### [COLLECTED DATA]
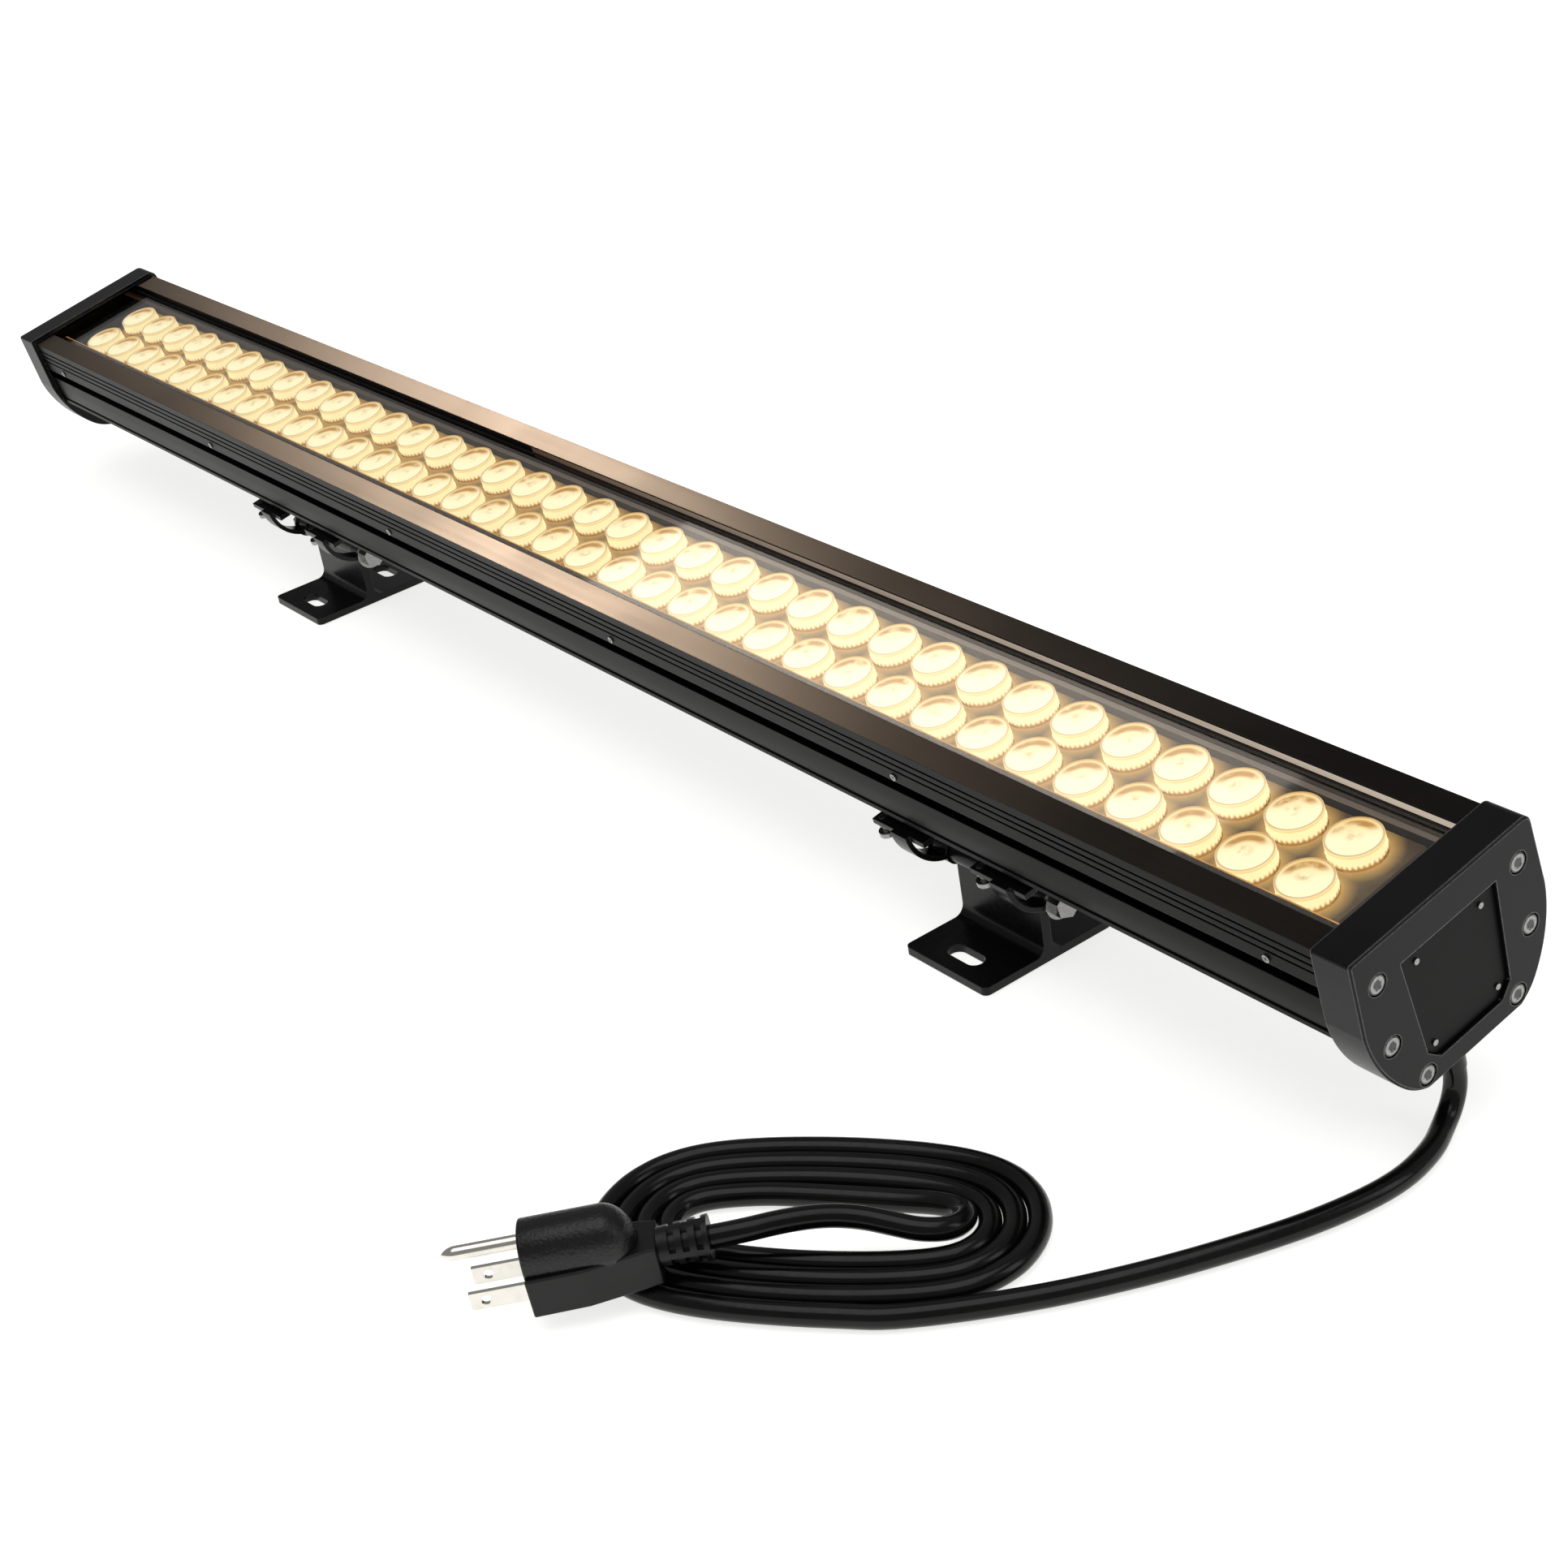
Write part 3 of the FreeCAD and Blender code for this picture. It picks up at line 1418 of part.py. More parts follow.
def grip_section():
    """The grip's section: a rounded top and two flutes along each side."""
    half, top, flat = size("GripHalf"), size("GripTop"), size("GripFlat")
    flute, base = size("GripFlute"), size("PlugShelf") - size("GripSink")
    side = [(half, base)]
    for number in range(2):
        low = size("PlugShelf") + size("GripFluteStart") + size("GripFlutePitch") * number
        side += [(half, low), (half, low + size("GripFluteHeight"), -flute)]
    side += [(flat, top, size("GripRound"))]
    return side + mirrored(side)


def plug_body():
    body = new_body("PlugBody")
    below, tail = -size("PlugBelow"), size("PlugReliefLength")
    face_half, break_half, tail_half = size("PlugFaceHalf"), size("PlugBreakHalf"), size("PlugTailHalf")
    bend = plug_face - size("PlugBreakLength")
    plan = new_sketch(body, "XY_Plane", below)
    draw_outline(plan, [
        (tail, -tail_half),
        (bend, -break_half),
        (plug_face, -face_half),
        (plug_face, face_half),
        (bend, break_half),
        (tail, tail_half),
    ])
    pad(body, plan, size("PlugShelf") - below)
    section = new_sketch(body, "YZ_Plane", plug_face - size("GripLength"))
    draw_outline(section, grip_section())
    pad(body, section, size("GripLength"))
    rear, top, round_off = plug_face - size("GripLength"), size("GripTop"), size("GripEndRound")
    beyond = size("Overcut")
    heel = new_sketch(body, "XZ_Plane", -(face_half + beyond))
    draw_outline(heel, [
        (rear - beyond, top - round_off),
        (rear, top - round_off),
        (rear + round_off, top, -round_off),
        (rear + round_off, top + beyond),
        (rear - beyond, top + beyond),
    ])
    pocket(body, heel, (face_half + beyond) * 2)
    keep(body, "plug_body", plug_placement())


def plug_blades():
    half = size("BladeHeight") / 2
    middle = -size("BladeDrop")
    blades = []
    for side in (-1, 1):
        y = size("BladeSpacing") / 2 * side - size("BladeThick") / 2
        tip = plug_face + size("BladeLength")
        blade = block(plug_face, tip, y, y + size("BladeThick"), middle - half, middle + half)
        hole = rod(tip - size("BladeHoleFromTip"), y - size("Overcut"), middle, ALONG_Y,
                   size("BladeHoleRadius"), size("BladeThick") + size("Overcut") * 2)
        blades.append(cut(blade, hole))
    keep(group(*blades), "plug_blades", plug_placement())


def plug_ground_pin():
    """A round pin with a turned, domed tip."""
    body = new_body("PlugGroundPin")
    radius = size("GroundRadius")
    sketch = new_sketch(body, "XZ_Plane")
    rise, tip = size("GroundRise"), plug_face + size("GroundLength")
    draw_outline(sketch, [
        (plug_face, rise),
        (tip, rise),
        (tip - size("GroundDomeLength"), rise + radius, size("GroundDomeRadius")),
        (plug_face, rise + radius),
    ])
    turned = body.newObject("PartDesign::Revolution", "PinTurned")
    turned.Profile = sketch
    turned.ReferenceAxis = (sketch, ["Edge2"])
    turned.Angle = 360
    body.Tip = turned
    doc.recompute()
    keep(body, "plug_ground_pin", plug_placement())


# ---------------------------------------------------------------- build and write


def build():
    housing_profile()
    glass_cover()
    glass_seal()
    lens_row("lenses_front", -size("RowOffset"))
    lens_row("lenses_back", size("RowOffset"))
    lens_plate()
    led_board()
    led_chips()
    side_screws()
    for side, name in ((1, "right"), (-1, "left")):
        end_cap(f"end_cap_{name}", side)
        end_gasket(f"end_gasket_{name}", side)
        cap_screws(f"cap_screws_{name}", side)
        blank_plate(f"blank_plate_{name}", side)
        plate_rivets(f"plate_rivets_{name}", side)
    driver_board()
    driver_parts()
    terminal_block()
    terminal_wires()
    lead_core()
    cord_gland()
    cord_relief()
    for name, foot_x in (("right", size("FootRightX")), ("left", size("FootLeftX"))):
        hinge_clips(f"hinge_clips_{name}", foot_x)
        thumb_screws(f"thumb_screws_{name}", foot_x)
        pivot_bolt(f"pivot_bolt_{name}", foot_x)
        pivot_washers(f"pivot_washers_{name}", foot_x)
        pivot_nut(f"pivot_nut_{name}", foot_x)
        foot(f"foot_{name}", foot_x)
    cord_lead()
    cord_coil()
    cord_tail()
    plug_relief()
    plug_body()
    plug_blades()
    plug_ground_pin()
    doc.recompute()


def write():
    """Stop on any failed object or bad shape, then write one STEP file per sub-part."""
    failed = [o.Name for o in doc.Objects if {"Invalid", "Error"} & set(o.State)]
    bad = [p.Label for p in parts if p.Shape.isNull() or not p.Shape.isValid() or not p.Shape.Solids]
    if failed or bad:
        raise RuntimeError(f"failed {failed}, bad shapes {bad}")
    os.makedirs("parts", exist_ok=True)
    for part in parts:
        part.Shape.exportStep(f"parts/{part.Label}.step")
    held = [part.Shape for part in parts if not part.Label.startswith(("cord", "plug"))]
    print(f"{len(parts)} sub-parts; without the lead: {Part.Compound(held).BoundBox}")


build()
write()
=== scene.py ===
import bpy
import bmesh
import math
from mathutils import Matrix, Vector


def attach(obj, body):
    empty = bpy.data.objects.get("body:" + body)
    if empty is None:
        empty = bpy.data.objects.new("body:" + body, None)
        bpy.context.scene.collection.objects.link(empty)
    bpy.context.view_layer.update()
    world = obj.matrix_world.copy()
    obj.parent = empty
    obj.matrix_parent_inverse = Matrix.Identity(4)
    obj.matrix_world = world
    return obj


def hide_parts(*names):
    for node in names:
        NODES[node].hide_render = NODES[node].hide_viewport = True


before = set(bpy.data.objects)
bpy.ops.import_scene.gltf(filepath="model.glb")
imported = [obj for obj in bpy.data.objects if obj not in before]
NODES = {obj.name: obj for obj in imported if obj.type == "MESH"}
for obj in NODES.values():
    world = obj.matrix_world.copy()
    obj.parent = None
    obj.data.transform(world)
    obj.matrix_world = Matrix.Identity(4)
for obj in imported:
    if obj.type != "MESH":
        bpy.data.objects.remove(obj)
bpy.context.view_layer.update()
MM = 0.001

# The lamp's own frame: x along the bar, y to the back, z up from the caps' tops, in mm.
TILT = math.radians(11.08)
HINGE = Vector((0, -13.67, 30.0))
HINGE_IN_LAMP = Vector((0, -23.0, -62.7))
LAMP = (Matrix.Translation(HINGE * MM) @ Matrix.Rotation(TILT, 4, "X")
        @ Matrix.Translation(-HINGE_IN_LAMP * MM))
LAMP_HALF = 500.0
BAR_TOP = -2.5

# Two rows of lenses stand at y = -ROW and y = ROW.
LENS_PITCH = 25.87
LENSES = 36
FIRST_LENS = -LENS_PITCH * (LENSES - 1) / 2
ROW = 11.47
LENS_RADIUS = 9.9
LENS_TOP = -9.3


# ------------------------------------------------------------------ camera


def make_camera():
    """The photograph's camera, as fitted to the corners of the bar."""
    data = bpy.data.cameras.new("camera")
    data.sensor_width = 36
    data.lens = 63.89
    data.clip_end = 50
    camera = bpy.data.objects.new("camera", data)
    right = Vector((0.59517, 0.78925, -0.15117))
    down = Vector((0.30529, -0.39609, -0.86598))
    view = Vector((-0.74335, 0.46925, -0.47670))
    turn = Matrix((right, -down, -view)).transposed().to_4x4()
    camera.matrix_world = Matrix.Translation(Vector((0.9926, -0.53707, 0.5501))) @ turn
    bpy.context.collection.objects.link(camera)
    bpy.context.scene.camera = camera


make_camera()
bpy.context.scene.view_settings.view_transform = "Standard"


# ------------------------------------------------------------------ shader helpers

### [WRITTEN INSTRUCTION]
Reproduce all of the material above word for word.

### [TASK OUTPUT]
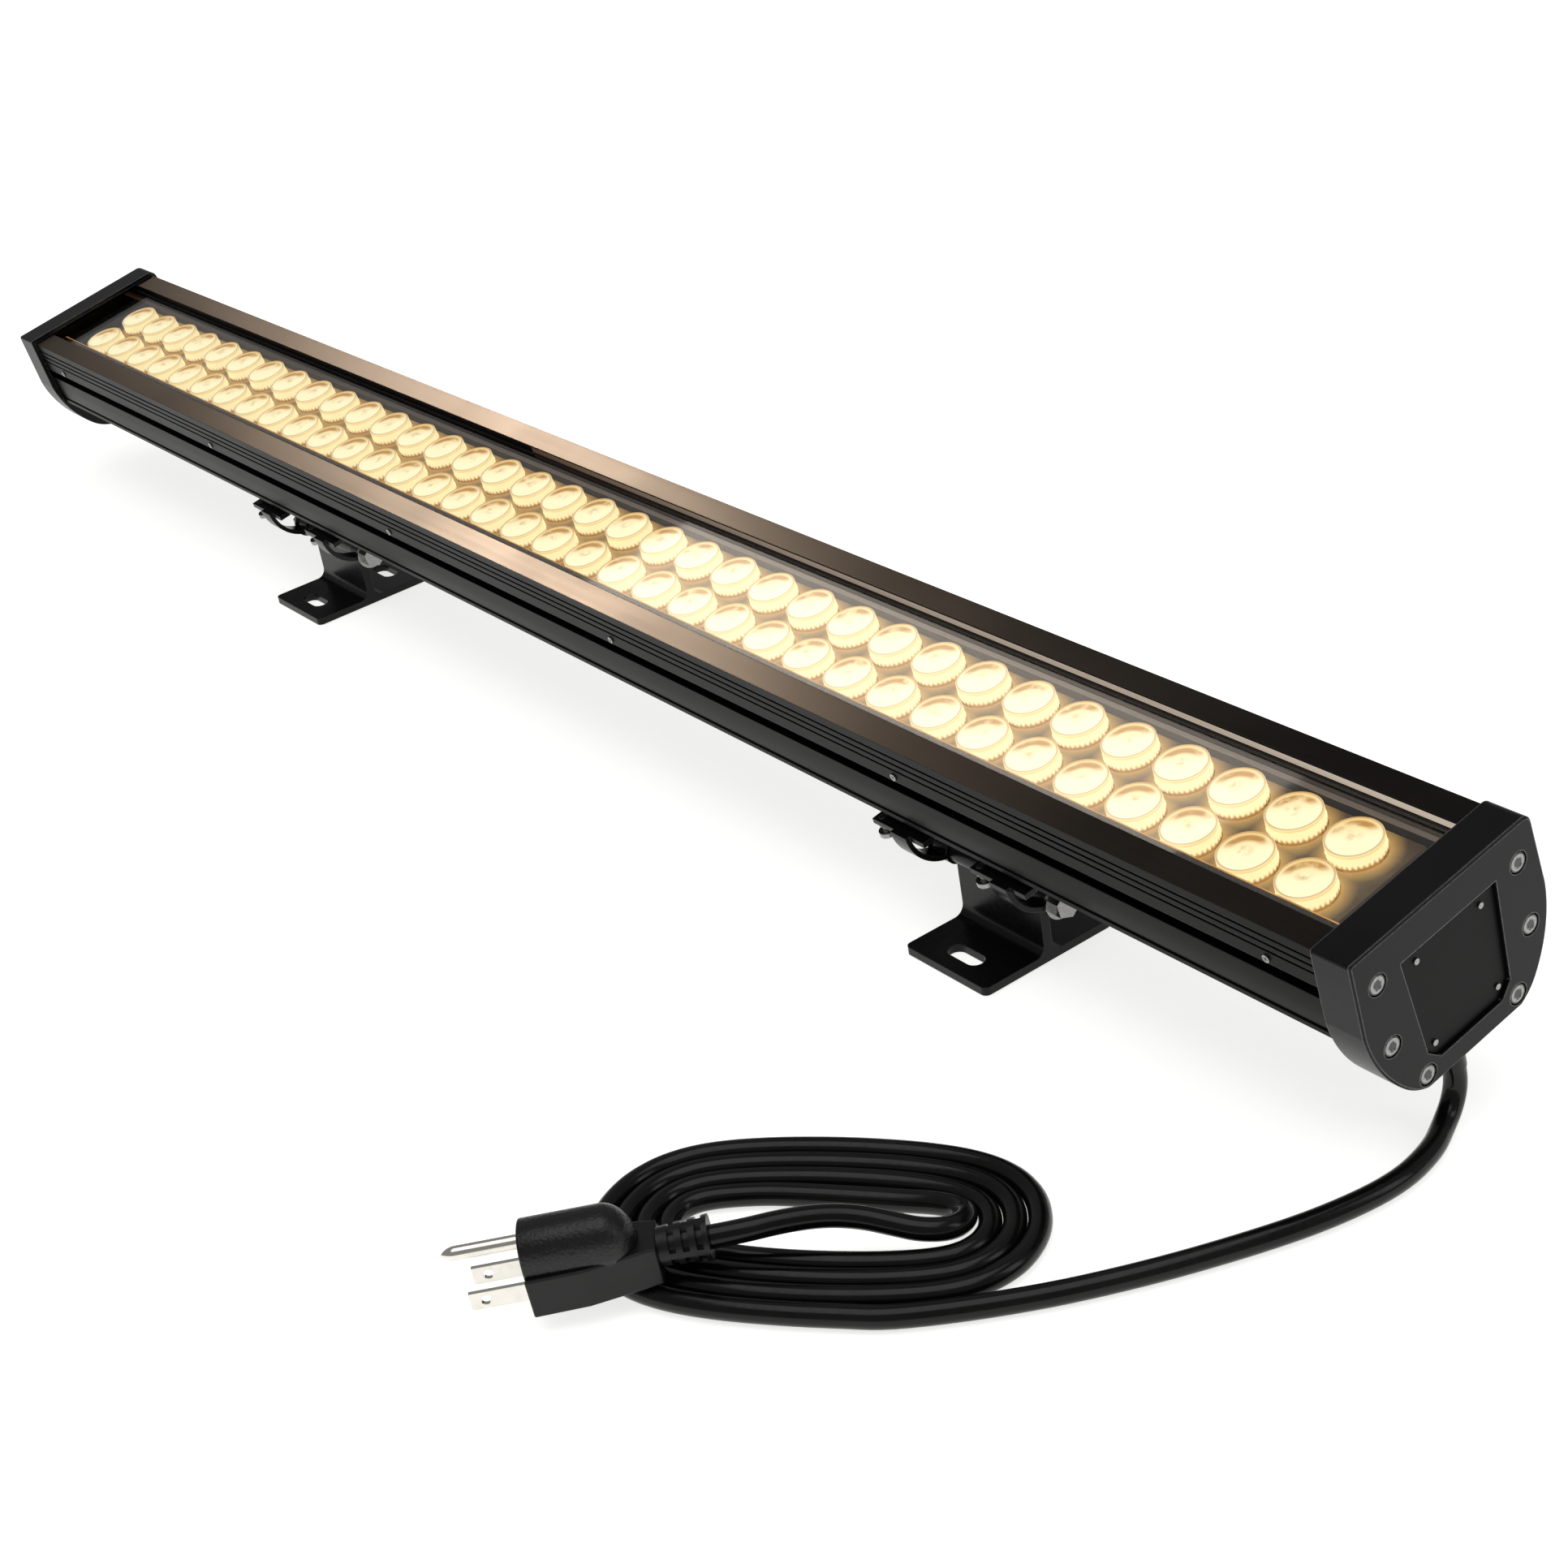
Write part 3 of the FreeCAD and Blender code for this picture. It picks up at line 1418 of part.py. More parts follow.
def grip_section():
    """The grip's section: a rounded top and two flutes along each side."""
    half, top, flat = size("GripHalf"), size("GripTop"), size("GripFlat")
    flute, base = size("GripFlute"), size("PlugShelf") - size("GripSink")
    side = [(half, base)]
    for number in range(2):
        low = size("PlugShelf") + size("GripFluteStart") + size("GripFlutePitch") * number
        side += [(half, low), (half, low + size("GripFluteHeight"), -flute)]
    side += [(flat, top, size("GripRound"))]
    return side + mirrored(side)


def plug_body():
    body = new_body("PlugBody")
    below, tail = -size("PlugBelow"), size("PlugReliefLength")
    face_half, break_half, tail_half = size("PlugFaceHalf"), size("PlugBreakHalf"), size("PlugTailHalf")
    bend = plug_face - size("PlugBreakLength")
    plan = new_sketch(body, "XY_Plane", below)
    draw_outline(plan, [
        (tail, -tail_half),
        (bend, -break_half),
        (plug_face, -face_half),
        (plug_face, face_half),
        (bend, break_half),
        (tail, tail_half),
    ])
    pad(body, plan, size("PlugShelf") - below)
    section = new_sketch(body, "YZ_Plane", plug_face - size("GripLength"))
    draw_outline(section, grip_section())
    pad(body, section, size("GripLength"))
    rear, top, round_off = plug_face - size("GripLength"), size("GripTop"), size("GripEndRound")
    beyond = size("Overcut")
    heel = new_sketch(body, "XZ_Plane", -(face_half + beyond))
    draw_outline(heel, [
        (rear - beyond, top - round_off),
        (rear, top - round_off),
        (rear + round_off, top, -round_off),
        (rear + round_off, top + beyond),
        (rear - beyond, top + beyond),
    ])
    pocket(body, heel, (face_half + beyond) * 2)
    keep(body, "plug_body", plug_placement())


def plug_blades():
    half = size("BladeHeight") / 2
    middle = -size("BladeDrop")
    blades = []
    for side in (-1, 1):
        y = size("BladeSpacing") / 2 * side - size("BladeThick") / 2
        tip = plug_face + size("BladeLength")
        blade = block(plug_face, tip, y, y + size("BladeThick"), middle - half, middle + half)
        hole = rod(tip - size("BladeHoleFromTip"), y - size("Overcut"), middle, ALONG_Y,
                   size("BladeHoleRadius"), size("BladeThick") + size("Overcut") * 2)
        blades.append(cut(blade, hole))
    keep(group(*blades), "plug_blades", plug_placement())


def plug_ground_pin():
    """A round pin with a turned, domed tip."""
    body = new_body("PlugGroundPin")
    radius = size("GroundRadius")
    sketch = new_sketch(body, "XZ_Plane")
    rise, tip = size("GroundRise"), plug_face + size("GroundLength")
    draw_outline(sketch, [
        (plug_face, rise),
        (tip, rise),
        (tip - size("GroundDomeLength"), rise + radius, size("GroundDomeRadius")),
        (plug_face, rise + radius),
    ])
    turned = body.newObject("PartDesign::Revolution", "PinTurned")
    turned.Profile = sketch
    turned.ReferenceAxis = (sketch, ["Edge2"])
    turned.Angle = 360
    body.Tip = turned
    doc.recompute()
    keep(body, "plug_ground_pin", plug_placement())


# ---------------------------------------------------------------- build and write


def build():
    housing_profile()
    glass_cover()
    glass_seal()
    lens_row("lenses_front", -size("RowOffset"))
    lens_row("lenses_back", size("RowOffset"))
    lens_plate()
    led_board()
    led_chips()
    side_screws()
    for side, name in ((1, "right"), (-1, "left")):
        end_cap(f"end_cap_{name}", side)
        end_gasket(f"end_gasket_{name}", side)
        cap_screws(f"cap_screws_{name}", side)
        blank_plate(f"blank_plate_{name}", side)
        plate_rivets(f"plate_rivets_{name}", side)
    driver_board()
    driver_parts()
    terminal_block()
    terminal_wires()
    lead_core()
    cord_gland()
    cord_relief()
    for name, foot_x in (("right", size("FootRightX")), ("left", size("FootLeftX"))):
        hinge_clips(f"hinge_clips_{name}", foot_x)
        thumb_screws(f"thumb_screws_{name}", foot_x)
        pivot_bolt(f"pivot_bolt_{name}", foot_x)
        pivot_washers(f"pivot_washers_{name}", foot_x)
        pivot_nut(f"pivot_nut_{name}", foot_x)
        foot(f"foot_{name}", foot_x)
    cord_lead()
    cord_coil()
    cord_tail()
    plug_relief()
    plug_body()
    plug_blades()
    plug_ground_pin()
    doc.recompute()


def write():
    """Stop on any failed object or bad shape, then write one STEP file per sub-part."""
    failed = [o.Name for o in doc.Objects if {"Invalid", "Error"} & set(o.State)]
    bad = [p.Label for p in parts if p.Shape.isNull() or not p.Shape.isValid() or not p.Shape.Solids]
    if failed or bad:
        raise RuntimeError(f"failed {failed}, bad shapes {bad}")
    os.makedirs("parts", exist_ok=True)
    for part in parts:
        part.Shape.exportStep(f"parts/{part.Label}.step")
    held = [part.Shape for part in parts if not part.Label.startswith(("cord", "plug"))]
    print(f"{len(parts)} sub-parts; without the lead: {Part.Compound(held).BoundBox}")


build()
write()
=== scene.py ===
import bpy
import bmesh
import math
from mathutils import Matrix, Vector


def attach(obj, body):
    empty = bpy.data.objects.get("body:" + body)
    if empty is None:
        empty = bpy.data.objects.new("body:" + body, None)
        bpy.context.scene.collection.objects.link(empty)
    bpy.context.view_layer.update()
    world = obj.matrix_world.copy()
    obj.parent = empty
    obj.matrix_parent_inverse = Matrix.Identity(4)
    obj.matrix_world = world
    return obj


def hide_parts(*names):
    for node in names:
        NODES[node].hide_render = NODES[node].hide_viewport = True


before = set(bpy.data.objects)
bpy.ops.import_scene.gltf(filepath="model.glb")
imported = [obj for obj in bpy.data.objects if obj not in before]
NODES = {obj.name: obj for obj in imported if obj.type == "MESH"}
for obj in NODES.values():
    world = obj.matrix_world.copy()
    obj.parent = None
    obj.data.transform(world)
    obj.matrix_world = Matrix.Identity(4)
for obj in imported:
    if obj.type != "MESH":
        bpy.data.objects.remove(obj)
bpy.context.view_layer.update()
MM = 0.001

# The lamp's own frame: x along the bar, y to the back, z up from the caps' tops, in mm.
TILT = math.radians(11.08)
HINGE = Vector((0, -13.67, 30.0))
HINGE_IN_LAMP = Vector((0, -23.0, -62.7))
LAMP = (Matrix.Translation(HINGE * MM) @ Matrix.Rotation(TILT, 4, "X")
        @ Matrix.Translation(-HINGE_IN_LAMP * MM))
LAMP_HALF = 500.0
BAR_TOP = -2.5

# Two rows of lenses stand at y = -ROW and y = ROW.
LENS_PITCH = 25.87
LENSES = 36
FIRST_LENS = -LENS_PITCH * (LENSES - 1) / 2
ROW = 11.47
LENS_RADIUS = 9.9
LENS_TOP = -9.3


# ------------------------------------------------------------------ camera


def make_camera():
    """The photograph's camera, as fitted to the corners of the bar."""
    data = bpy.data.cameras.new("camera")
    data.sensor_width = 36
    data.lens = 63.89
    data.clip_end = 50
    camera = bpy.data.objects.new("camera", data)
    right = Vector((0.59517, 0.78925, -0.15117))
    down = Vector((0.30529, -0.39609, -0.86598))
    view = Vector((-0.74335, 0.46925, -0.47670))
    turn = Matrix((right, -down, -view)).transposed().to_4x4()
    camera.matrix_world = Matrix.Translation(Vector((0.9926, -0.53707, 0.5501))) @ turn
    bpy.context.collection.objects.link(camera)
    bpy.context.scene.camera = camera


make_camera()
bpy.context.scene.view_settings.view_transform = "Standard"


# ------------------------------------------------------------------ shader helpers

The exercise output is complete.